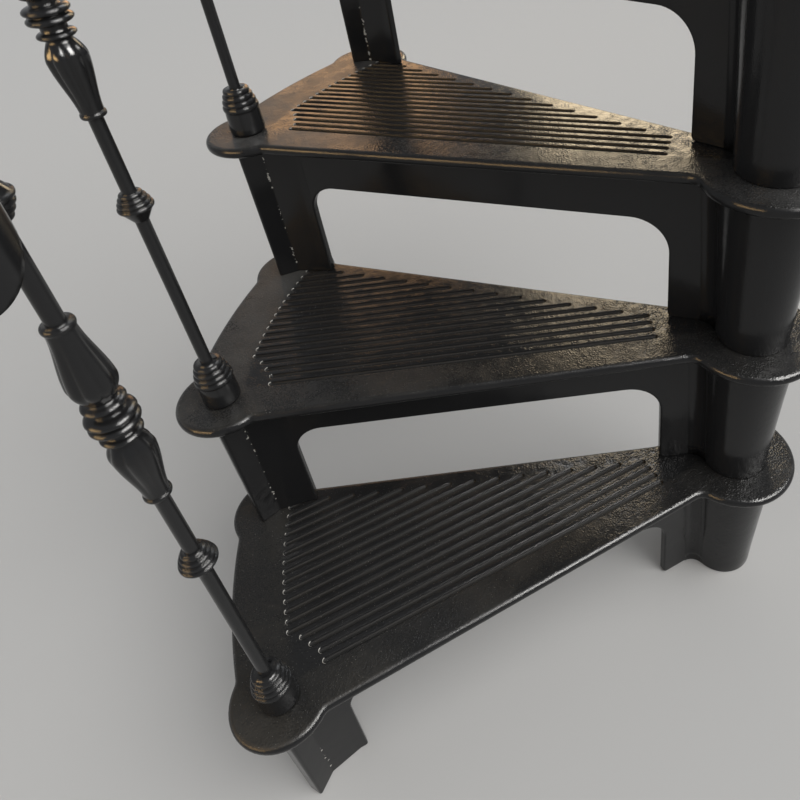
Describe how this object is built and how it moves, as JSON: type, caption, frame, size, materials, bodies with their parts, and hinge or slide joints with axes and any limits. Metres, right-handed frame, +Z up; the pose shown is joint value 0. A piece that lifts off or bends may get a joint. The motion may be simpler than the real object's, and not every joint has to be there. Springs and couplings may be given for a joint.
{
  "type": "spiral staircase",
  "caption": "Cast-iron spiral staircase: grooved wedge treads stacked on a round newel, open risers with outer legs, turned balusters and a helical handrail, gloss black paint.",
  "frame": {"origin": "centre of the newel's foot on the floor", "axes": "+Z up along the newel, +X along the grooves of the first tread from the newel outwards, +Y towards the first tread's nosing"},
  "size_m": [1.1221, 0.8681, 2.2392],
  "materials": {
    "painted_cast_iron": "gloss black paint",
    "painted_steel": "gloss black paint"
  },
  "bodies": {
    "root": {"baluster_1": "painted_cast_iron", "baluster_2": "painted_cast_iron", "baluster_3": "painted_cast_iron", "baluster_4": "painted_cast_iron", "baluster_5": "painted_cast_iron", "baluster_6": "painted_cast_iron", "handrail_1": "painted_steel", "handrail_2": "painted_steel", "handrail_3": "painted_steel", "handrail_4": "painted_steel", "handrail_5": "painted_steel", "handrail_6": "painted_steel", "newel_tube": "painted_steel", "tread_1": "painted_cast_iron", "tread_2": "painted_cast_iron", "tread_3": "painted_cast_iron", "tread_4": "painted_cast_iron", "tread_5": "painted_cast_iron", "tread_6": "painted_cast_iron"}
  },
  "joints": []
}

━━━━━━━━━━━━━━━━━━━━

:: REQUIREMENT ::
Tally the lines of the data that hold the string "caption". Answer with the number and nothing more.

:: SOLVED PROBLEM ::
2